No trial date has been set in the slaying of Jonathan Garrett Edwards, Ramsey Jones Pidcock and Aaron Reid Williams, all 21; 20-year-old Alicia Brooke Norman; and Jordan Shane Croft, 22.

Gerald T. Word, director of the Georgia Capital Defender’s Office, argued that the distance of Peacock’s truck was too great for it to be considered part of the crime scene.

At the time an investigator spoke with Peacock at the truck the day of the slayings it was parked near or partially within a nearby pecan orchard, according to testimony given on Friday by investigators.

Peacock reportedly told officers that he had spent the previous night at the residence and that he left at about 7 or 7:30 a.m. after everyone was awake to get breakfast and purchase cigarettes. He returned to find the house on fire, and he was one of the first to call Colquitt County 911 to report the blaze. 

Peacock was allowed to leave the scene but police did not let him remove his truck.

Bahan Rich, a GBI agent who was working at the agency’s Thomasville office at the time, told Hardy that he wrote a search warrant out by hand at the scene on the hood of his car and took it to Colquitt County Magistrate Court Judge J.J. McMillan, who signed the document. Due to the chaotic scene responders encountered, Rich said that he thought that time was of the essence.

The search warrant requested permission to search the residence, premises and six vehicles parked there.

Rich said that he was referring to the cars of the five victims, which had suffered damage due to being parked close to the house, and Peacock’s. Evidence relevant to the case was found in all six.

“At the time there were so many unknowns,” Rich said of his efforts to quickly obtain the warrant. “We had five dead. The range (of possibilities) ranged from a terrible accident to we had someone out there who had killed five people. We didn’t know at the time if there were more victims in the residence or on the premises or in vehicles.”

He noted that investigators found a burned “long gun” near one of the victims and a spent .45-caliber shell and three spent shotgun shells in a room where two other victims were located in the house.

Gerald T. Word, director of the Georgia Capital Defender’s Office and one of two attorneys representing Peacock, questioned why Rich mentioned only the victims’ five damaged cars in an accompanying affidavit.

Rich responded that the warrant referred to all of the vehicles that were part of the crime scene, as taped off by officers.
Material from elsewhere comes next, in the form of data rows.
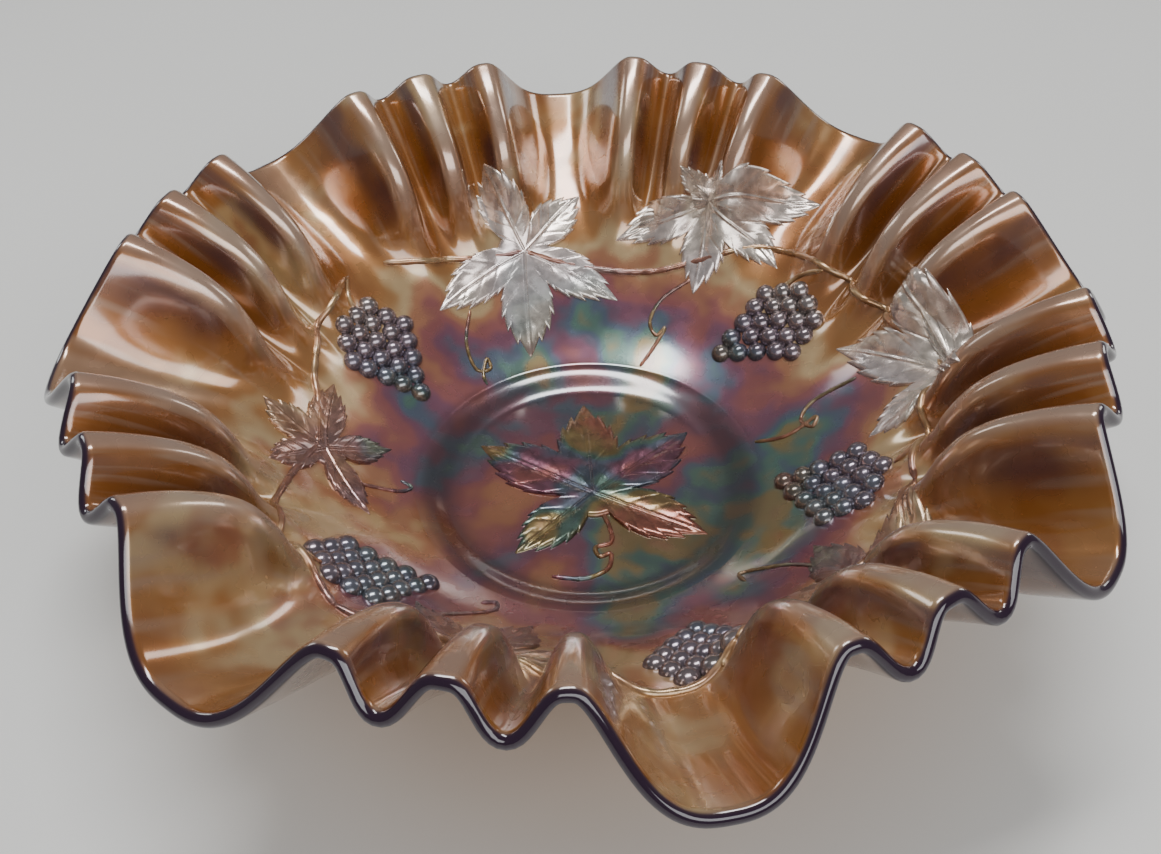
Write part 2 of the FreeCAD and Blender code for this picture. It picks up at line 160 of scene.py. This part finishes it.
TENDRILS = [
    [(74.2, 13.1), (64.1, 15.2), (59.4, 12.4), (60.9, 8.2), (62.5, 10.4), (54.5, 9.9), (47.2, 13.6)],
    [(72.1, 64.1), (65.9, 69.7), (60.0, 71.5), (56.5, 68.6), (59.0, 66.6), (51.5, 68.6), (47.0, 70.6)],
    [(66.5, 121.5), (59.7, 126.7), (52.3, 128.7), (50.6, 124.4), (53.6, 123.6), (50.0, 127.6), (47.0, 128.6)],
    [(66.0, 190.5), (57.5, 189.5), (50.5, 188.8), (47.4, 186.0), (50.2, 184.2)],
    [(76.0, 236.0), (64.0, 239.0), (54.0, 244.6), (50.2, 243.4), (52.6, 240.4)],
    [(76.0, 318.8), (62.9, 319.8), (56.4, 317.6), (52.4, 313.8), (55.6, 312.0)],
]


def along(profile, share):
    """Points (radius, height) at shares (0 to 1) of a profile, on a smooth curve through its points."""
    table = np.array(profile)
    place = np.clip(share, 0, 1) * (len(table) - 1)
    i = np.minimum(place.astype(int), len(table) - 2)
    t = (place - i)[..., None]
    a = table[np.maximum(i - 1, 0)]
    b = table[i]
    c = table[i + 1]
    d = table[np.minimum(i + 2, len(table) - 1)]
    curve = (2 * a - 5 * b + 4 * c - d) * t ** 2 + (3 * b - 3 * c + d - a) * t ** 3
    return b + 0.5 * ((c - a) * t + curve)


def crests():
    """Each crest's angle, and whether a wide lobe follows it."""
    found = []
    for centre in GROUP_ANGLES:
        found += [(centre - CREST_SPACING, 0.0), (centre, 0.0), (centre + CREST_SPACING, 1.0)]
    return np.array(found + [(found[0][0] + 360, 0.0)])


CRESTS = crests()


def folds(angle):
    """At plan angles: how far from a crest (0) to the middle of a dip (1), and 1 in a wide dip."""
    turned = (angle - CRESTS[0, 0]) % 360 + CRESTS[0, 0]
    i = np.clip(np.searchsorted(CRESTS[:, 0], turned, side="right") - 1, 0, len(CRESTS) - 2)
    t = (turned - CRESTS[i, 0]) / (CRESTS[i + 1, 0] - CRESTS[i, 0])
    wide = CRESTS[i, 1]
    rise = 2 * np.minimum(t, 1 - t)
    narrow_weight = (0.5 - 0.5 * np.cos(np.pi * rise)) ** CREST_ROUNDING
    wide_weight = (1 - (1 - rise) ** WIDE_FULLNESS) ** WIDE_ROUNDING
    return np.where(wide > 0, wide_weight, narrow_weight), wide


def polar(r, angle, z):
    return np.stack([r * np.cos(np.radians(angle)), r * np.sin(np.radians(angle)), z], -1)


def inner_point(share, angle):
    """Points on the wall's inner surface."""
    share, angle = np.broadcast_arrays(np.asarray(share, float), np.asarray(angle, float))
    weight, wide = folds(angle)
    reach = share * (1 - NEAR_SHORTENING * np.maximum(0.0, -np.sin(np.radians(angle))))
    dip = np.where(wide[..., None] > 0, along(WIDE_PROFILE, reach), along(NARROW_PROFILE, reach))
    crest = along(CREST_PROFILE, share)
    rz = crest + (dip - crest) * weight[..., None]
    return polar(rz[..., 0], angle, rz[..., 1])


def unit(v):
    return v / np.linalg.norm(v, axis=-1, keepdims=True)


def inner_normal(share, angle):
    """Unit normals of the inner surface, into the bowl."""
    share = np.asarray(share, float)
    up = inner_point(np.minimum(share + 0.004, 1), angle) - inner_point(np.maximum(share - 0.004, 0), angle)
    turn = inner_point(share, angle + 0.2) - inner_point(share, angle - 0.2)
    return unit(np.cross(up, turn))


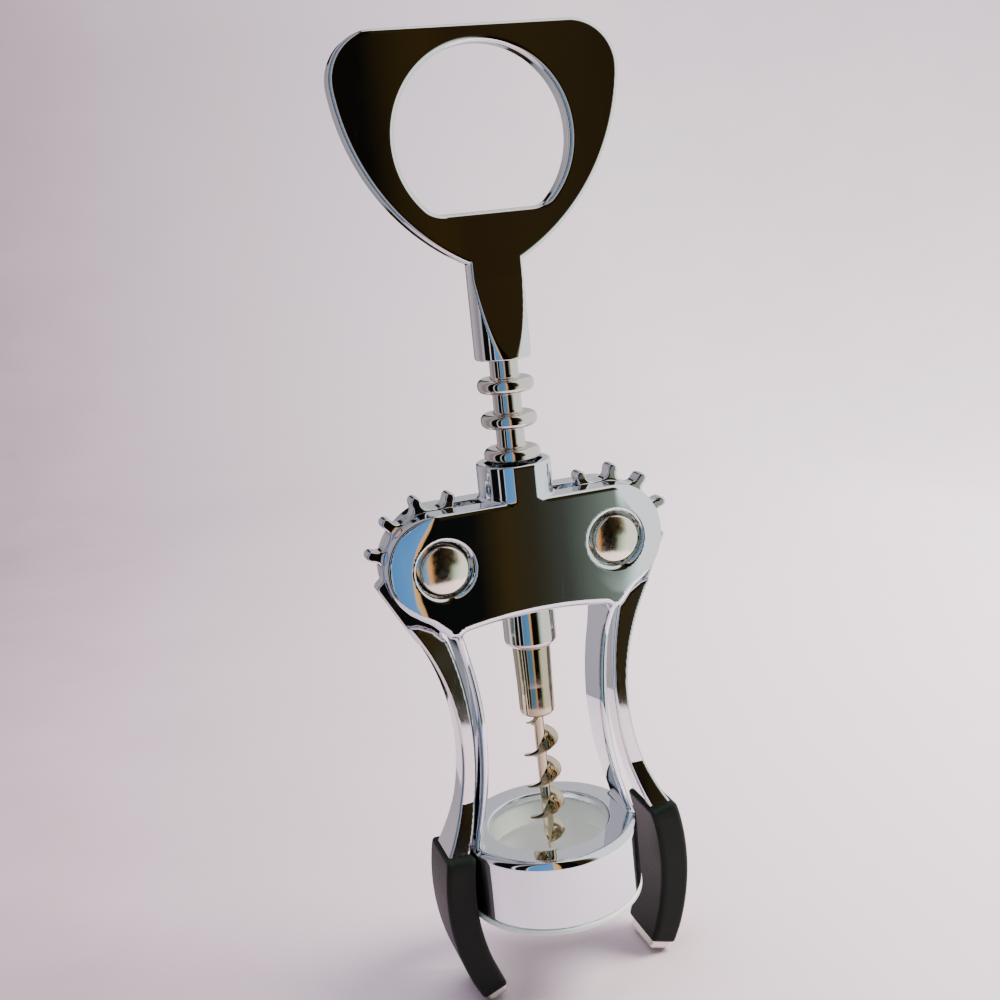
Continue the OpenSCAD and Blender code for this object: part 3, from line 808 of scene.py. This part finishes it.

It did not, he said, refer to the numerous emergency vehicles at the scene at the time.

Items found in the truck at the scene were used, in part, in requests for three subsequent warrants, including at Peacock’s father’s residence near Norman Park.

GBI agent Jason Seacrist, who is assigned to the Thomasville office, testified that Peacock’s truck was under 24-hour guard by deputies until it was taken to Thomasville for a more thorough search.

Responding to a question from Word, Seacrist said that among the evidence located in the truck were a pair of shorts and ABAC T-shirt with apparent blood stains on them and the book “Encyclopedia of Serial Killers.”

Defense attorneys also have requested to have the trial moved to another county based on pre-trial publicity surrounding the case.

 In giving his decision, Hardy said it was reasonable to conclude that the search warrant did not refer to fire trucks and police cars that were at the scene where responders were fighting a fierce blaze and eventually discovered the grisly scene of five bodies inside the house.

He also noted that Peacock had moved his truck to the pecan orchard after deputies arrived, based on photos taken at the time showing it parked closer to the house.

“The original location of the vehicle looks to be certainly within the area where somebody would park,” he said.

At that time while police were sorting things out Peacock could have been considered a victim, Hardy said, apparently referring to the deaths of his five friends in the house.

“The court finds, based on what I heard, the officer was trying to search the applicable vehicles,” not to include emergency response vehicles, he said. “The court finds they were all valid search warrants.”

On Aug. 24 Hardy is scheduled to hear arguments on a defense request to toss out statements made by Peacock to investigators and question whether permission to allow police to take a sample of his blood and to examine his cell phone was given willingly.